Once this information is available at Razorypay Edge, it can perform various operations to ensure only legit requests reach the service layer. Let’s explore the request flow to understand each stage’s contribution toward DDoS handling, as in Figure 3.
All Razorpay requests flow through API Gateway. Here are some key recommendations:
- Based on feedback data available, the gateway checks if the given request pattern falls in the malicious category. If the confidence percentage is high for a malicious request, block the request. A block rule is applied at the AWS WAF layer. If the confidence percentage is low, use CAPTCHA to check user authenticity.
- Apply rate limit on pre-existing data in the request object using feedback from an ML model.
- Perform authentication/identification and authorization.
- Apply rate limit on data derived from request object, also using feedback from a ML model.
- Request user CAPTCHA verification if the request is identified as malicious with low confidence.
As a best practice, publish generated insights for each request to Apache Kafka out of the request flow to avoid latency impact and reduce blast radius.

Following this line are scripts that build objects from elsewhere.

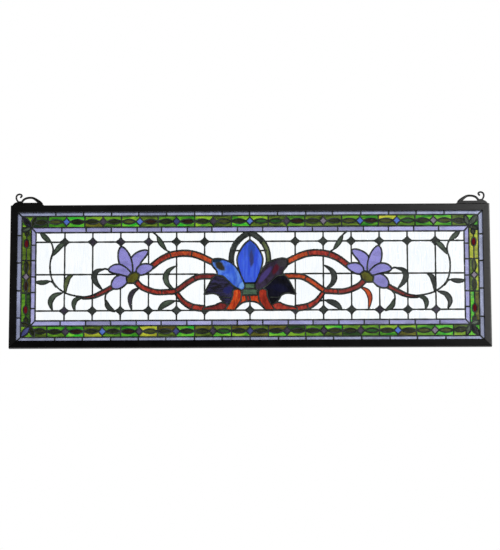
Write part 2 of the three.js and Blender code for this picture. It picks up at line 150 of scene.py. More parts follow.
SKY_BLUE = glass((56, 100, 222), (110, 162, 250))
PURPLE = glass((46, 37, 48), (68, 56, 84))
KNOT_GREEN = glass((60, 86, 70), (94, 126, 100))
NAVY = glass((31, 29, 30), (64, 60, 104))
SMOKE = glass((54, 51, 60), (80, 76, 92))
BLACK_NAVY = glass((4, 4, 9), (10, 11, 34))
ORANGE = glass((190, 44, 22), (240, 108, 40))
EMBER = glass((150, 40, 30), (206, 66, 34))
CLEAR = (0.95, 0.965, 0.99) * 2


# Drawing


def through(points, steps):
    """A smooth run through a few points: a cubic in each span whose end slopes are half the
    step from the point before to the point after."""
    given = np.asarray(points, float)
    last = len(given) - 1
    along = np.linspace(0, last, steps + 1)
    index = np.minimum(along.astype(int), last - 1)
    share = (along - index)[:, None]
    before = given[np.maximum(index - 1, 0)]
    start = given[index]
    end = given[index + 1]
    after = given[np.minimum(index + 2, last)]
    leave = (end - before) / 2
    arrive = (after - start) / 2
    cubic = 2 * start - 2 * end + leave + arrive
    square = 3 * end - 3 * start - 2 * leave - arrive
    return cubic * share ** 3 + square * share ** 2 + leave * share + start


def headings(run):
    """The direction of a run at each point, that of the chord between its neighbours, and the
    direction across it."""
    before = run[np.maximum(np.arange(len(run)) - 1, 0)]
    after = run[np.minimum(np.arange(len(run)) + 1, len(run) - 1)]
    along = after - before
    along /= np.linalg.norm(along, axis=1)[:, None]
    return along, crosswise(along)


def crosswise(along):
    """Directions turned a quarter to their left."""
    return np.stack([-along[:, 1], along[:, 0]], 1)


def sideways(run, push):
    """Each point of a run moved across its heading by its own push."""
    return run + headings(run)[1] * np.broadcast_to(push, len(run))[:, None]


def blade(points, width, steps=22, peak=0.5, fullness=0.85):
    """A leaf or petal: half its width is the sine of the way along its spine, to a power."""
    spine = through(points, steps)
    share = np.linspace(0, 1, steps + 1)
    skew = math.log(0.5) / math.log(peak)
    swell = width / 2 * np.clip(np.sin(np.pi * share ** skew), 0, 1) ** fullness
    left = sideways(spine, swell)
    right = sideways(spine, -swell)
    return np.concatenate([left, right[-2:0:-1]])


def band(points, widths, steps=48):
    """A vine or hoop: both edges of a smooth run whose width goes evenly through the given ones."""
    spine = through(points, steps)
    places = np.linspace(0, 1, len(widths))
    half = np.interp(np.linspace(0, 1, steps + 1), places, widths) / 2
    return sideways(spine, half), sideways(spine, -half)


def smooth(runs, steps=6):
    """A closed outline from runs that meet end to end, each smooth in itself."""
    parts = []
    for run in runs:
        curved = len(run) > 2
        drawn = through(run, steps * (len(run) - 1)) if curved else np.array(run, float)
        parts.append(drawn[:-1])
    return np.concatenate(parts)


def diamond(x, z, reach_x, reach_z, pinch=0.5):
    """Four points, and between them four more that pull the sides in when pinch is under a half."""
    tips = np.array([[-1, 0], [0, -1], [1, 0], [0, 1]], float)
    waists = (tips + np.roll(tips, -1, axis=0)) * pinch
    corners = np.stack([tips, waists], 1).reshape(-1, 2)
    return corners * (reach_x, reach_z) + (x, z)


def oval(x, z, reach_x, reach_z, sides=20):
    turn = np.arange(sides) * 2 * np.pi / sides
    return np.stack([x + reach_x * np.cos(turn), z + reach_z * np.sin(turn)], 1)


def lens(start, end, height, steps=14):
    """Two arcs from tip to tip: half the height is a parabola along the chord."""
    spine = np.linspace(start, end, steps + 1)
    share = np.linspace(-1, 1, steps + 1)
    arch = height / 2 * (1 - share ** 2)
    return np.concatenate([sideways(spine, arch), sideways(spine, -arch)[-2:0:-1]])


def rectangle(reach):
    return np.array([[-1, -1], [1, -1], [1, 1], [-1, 1]]) * reach


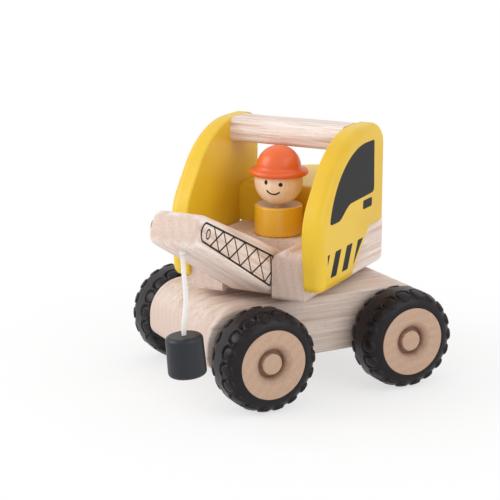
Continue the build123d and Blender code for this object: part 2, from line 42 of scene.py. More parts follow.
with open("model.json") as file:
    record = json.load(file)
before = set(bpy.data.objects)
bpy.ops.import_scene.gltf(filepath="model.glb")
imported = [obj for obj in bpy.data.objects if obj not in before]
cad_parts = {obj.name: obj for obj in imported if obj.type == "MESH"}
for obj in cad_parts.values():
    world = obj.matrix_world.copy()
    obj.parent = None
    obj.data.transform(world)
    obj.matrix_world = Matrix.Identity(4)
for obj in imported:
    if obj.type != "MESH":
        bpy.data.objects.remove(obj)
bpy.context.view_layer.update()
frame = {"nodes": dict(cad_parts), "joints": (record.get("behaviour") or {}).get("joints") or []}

MM = 0.001  # the scene is in metres


# ------------------------------------------------------------------ places from the frame
def joint(name):
    """A joint's row in the frame."""
    return next(j for j in frame["joints"] if j["name"] == name)


LIFT_AXIS = Vector(joint("boom_lift")["axis"])
SLEW = math.atan2(-LIFT_AXIS.y, -LIFT_AXIS.x)  # turn of the cab at rest
CAB = Matrix.Rotation(SLEW, 4, "Z")
BOOM_PITCH = math.radians(27.5)  # rise of the boom at rest
BOOM_PIN = Vector(joint("boom_lift")["pos_m"])
BOOM = Matrix.Translation(BOOM_PIN) @ CAB @ Matrix.Rotation(-BOOM_PITCH, 4, "X")
CORD_PIVOT = Vector(joint("load_swing")["pos_m"])
# The cord bends in one plane, which lies between the cab's left and its rear.
CORD_ASIDE = CAB.to_3x3() @ Matrix.Rotation(math.radians(27.8), 3, "Z") @ Vector((1, 0, 0))
# The cord's route below its pivot, as (aside, down) in mm, to the bottom of the weight's bore.
CORD_ROUTE = ((0.0, 0.0), (0.3, 9.5), (1.5, 22.5), (1.7, 34.0), (-0.2, 47.4), (0.73, 58.06))
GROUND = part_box("tyre_front_left")[0].z
WHEELS = ("front_left", "front_right", "rear_left", "rear_right")
HUB_RIB = 1.6 * MM  # the hub's rib, above the seat that the tyre grips
SEAM = 0.12 * MM  # line that the mould leaves round the middle of the tread


def extent(node, place):
    """Lowest and highest corner of a CAD node in a turned frame."""
    turned = [place.inverted() @ v.co for v in frame["nodes"][node].data.vertices]
    low = Vector([min(v[i] for v in turned) for i in range(3)])
    high = Vector([max(v[i] for v in turned) for i in range(3)])
    return low, high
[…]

In this post, you learned about addressing DDoS attacks with ML models.
Organizations can use the insights data generated by an API Gateway to identify request patterns, categorize the patterns into various buckets, and perform the following depending on category:
- Send feedback to an API Gateway for immediate action
- Update the rate limits for Edge-based historical patterns
- Update WAF rule for blocking/reducing rate limits
As discussed, using AWS WAF and AWS Shield Advanced along with ML helps detect and mitigate DDoS attacks.